If the point is to help children find contentment and satisfaction outside of school, perhaps educational attainment should not be the priority. After all, when Lord Richard Layard and colleagues at the London School of Economics looked at what leads to a happy, successful life (however abstract ‘happy and ‘successful’ may be), they found that educational achievement was the worst predictor of all [PDF], with almost no correlation between the two. The best predictor? Levels of wellbeing as children.
Dr Poppy Nash explains what aspects of today’s world of culture, technology and education can affect children’s mental health, and why they need to be aware of them…
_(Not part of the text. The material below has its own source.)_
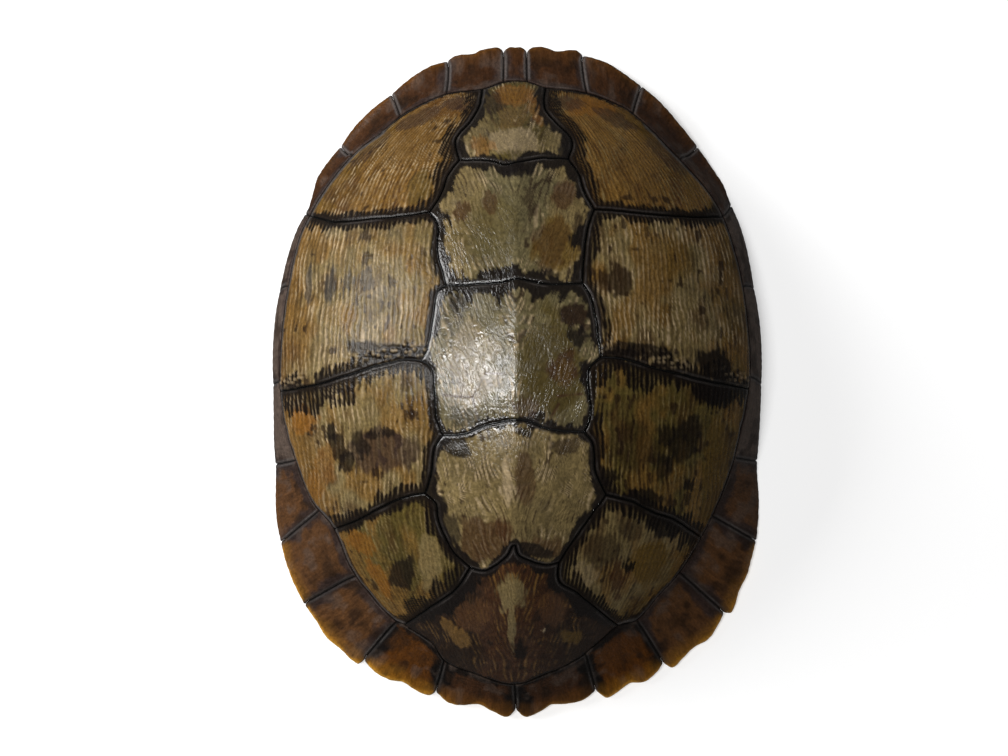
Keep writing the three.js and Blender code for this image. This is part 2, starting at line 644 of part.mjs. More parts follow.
// The backbone, a round bar that follows the roof of the hollow and is partly sunk in it.
function backbone() {
  const [head, tail] = BACKBONE_ENDS;
  const stations = steps(8).map((part) => THREE.MathUtils.lerp(head, tail, part));
  const path = new THREE.CatmullRomCurve3(stations.map((y) => {
    const direction = y < 0 ? 180 : 0;
    const roof = domePoint(direction, Math.abs(y), DOME_BONE_DEPTH + BONE);
    return new THREE.Vector3(0, roof.y, roof.z - BACKBONE_DROP);
  }));
  const section = new THREE.Shape();
  section.absarc(0, 0, BACKBONE_RADIUS, 0, 2 * Math.PI);
  return new THREE.ExtrudeGeometry(section, {
    extrudePath: path,
    steps: 12,
    curveSegments: 5,
    bevelEnabled: false,
  });
}

function boneCarapace() {
  return fromManifold(toManifold(boneBody()).add(toManifold(backbone())).subtract(SAWN_OFF));
}

// ---- assembly -----------------------------------------------------------------------------

const shell = new THREE.Group();
shell.position.set(...PLAN_PLACE, 0);

function place(name, geometry, colour, roughness) {
  const material = new THREE.MeshStandardMaterial({ color: colour, roughness, metalness: 0 });
  geometry.computeVertexNormals();
  const mesh = new THREE.Mesh(geometry, material);
  mesh.name = name;
  shell.add(mesh);
}

const COLOUR = { bone: 0xcdbf9c, vertebral: 0x7a6f4a, costal: 0x75592c, marginal: 0x57412b };
const HORN_ROUGHNESS = 0.4;
const BONE_ROUGHNESS = 0.8;

place("bone_carapace", boneCarapace(), COLOUR.bone, BONE_ROUGHNESS);

const beside = { left: seamsBeside("left"), right: seamsBeside("right") };
vertebralScutes(beside).forEach((geometry, i) => {
  place(`vertebral_${i + 1}`, geometry, COLOUR.vertebral, HORN_ROUGHNESS);
});
for (const side of ["left", "right"]) {
  costalScutes(side, beside[side]).forEach((geometry, i) => {
    place(`costal_${side}_${i + 1}`, geometry, COLOUR.costal, HORN_ROUGHNESS);
  });
}

const nuchal = marginalScute(RIM_NUCHAL, CROSS_LEFT[0], CROSS_RIGHT[0]);
place("nuchal", nuchal, COLOUR.marginal, HORN_ROUGHNESS);
marginalScutes(RIM_LEFT, CROSS_LEFT, false).forEach((geometry, i) => {
  place(`marginal_left_${i + 1}`, geometry, COLOUR.marginal, HORN_ROUGHNESS);
});
marginalScutes(RIM_RIGHT, CROSS_RIGHT, true).forEach((geometry, i) => {
  place(`marginal_right_${i + 1}`, geometry, COLOUR.marginal, HORN_ROUGHNESS);
});

export default shell;
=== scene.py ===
"""The upper shell of a pond turtle, seen from straight above.

38 horny scutes with their ridges, seams and markings lie over one fused dome of bone.
Lengths are millimetres until the meshes are made, and directions are degrees clockwise from the
head end, as seen from above. The plan's own zero lies on the midline.
"""

import math

import bmesh
import bpy
import numpy as np
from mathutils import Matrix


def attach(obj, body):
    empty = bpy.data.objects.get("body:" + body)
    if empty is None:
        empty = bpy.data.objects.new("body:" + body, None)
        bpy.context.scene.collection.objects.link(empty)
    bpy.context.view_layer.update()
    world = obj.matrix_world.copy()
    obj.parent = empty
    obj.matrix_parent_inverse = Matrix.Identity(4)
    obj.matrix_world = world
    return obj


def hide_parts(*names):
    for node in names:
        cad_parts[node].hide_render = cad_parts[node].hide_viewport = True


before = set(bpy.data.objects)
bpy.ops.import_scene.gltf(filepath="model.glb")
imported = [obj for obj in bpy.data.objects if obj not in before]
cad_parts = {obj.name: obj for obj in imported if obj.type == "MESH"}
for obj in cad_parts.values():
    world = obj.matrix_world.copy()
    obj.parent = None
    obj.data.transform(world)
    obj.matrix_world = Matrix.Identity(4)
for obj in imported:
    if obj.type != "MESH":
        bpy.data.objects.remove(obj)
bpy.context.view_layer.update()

# ---- driving dimensions ---------------------------------------------------------------------

APEX_HEIGHT = 80.0
KERATIN = 1.0
GAP = 0.34  # between the edges of neighbouring scutes
CROSS_GAP = 0.05  # between neighbouring marginals
BONE = 4.0
BONE_DEPTH = KERATIN + 0.35  # of the bone's outer face below that of the scutes
PLAN_PLACE = np.array([-1.1, 0.9, 0.0])  # moves the plan's zero to the frame's origin
KEEL_HEIGHT = 1.4
KEEL_WIDTH = 8.0
KEEL_ROUNDING = 0.8
KEEL_REACH = 104  # the keel ends this far before and behind the apex
SEAM_CLEARANCE = 0.014  # part of the skirt that stays free beside the marginal seam
STEEP = 0.5  # least flatness of the rim when it is drawn out to its lobes
HOLLOW_REACH = 0.93  # where the hollow's roof ends, as a part of the marginal seam's radius
HOLLOW_WALL = 0.4  # where its wall meets the skirt, as a part of the skirt
MILLIMETRE = 0.001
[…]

The huge influence of social media is new territory – children’s lives face constant online accountability. Eriksson’s psychological research shows the importance of developing not just a public self, but a private self; a sense of who we are that we draw on in times of crisis. But if their whole lives are out in the open, children don’t have a chance to develop that private self.
Best of unfriends
Schools are doing well in de-stigmatising and demystifying mental health, so children don’t feel they need to hide it. But at the same time, there’s a lot of information online – with eating disorders, for example – on how to resist help. It’s a network or community that reinforces the behaviour, so that the young person actually wants that identity, which is really concerning.
Boys don’t cry
Gender difference becomes more evident with age, with boys more likely to externalise their problems, perhaps through destructive behaviour, while girls internalise, leading to things like anxiety and self harm. Schools need to acknowledge gender differences, even from primary age, to equip boys and girls to be best able to cope.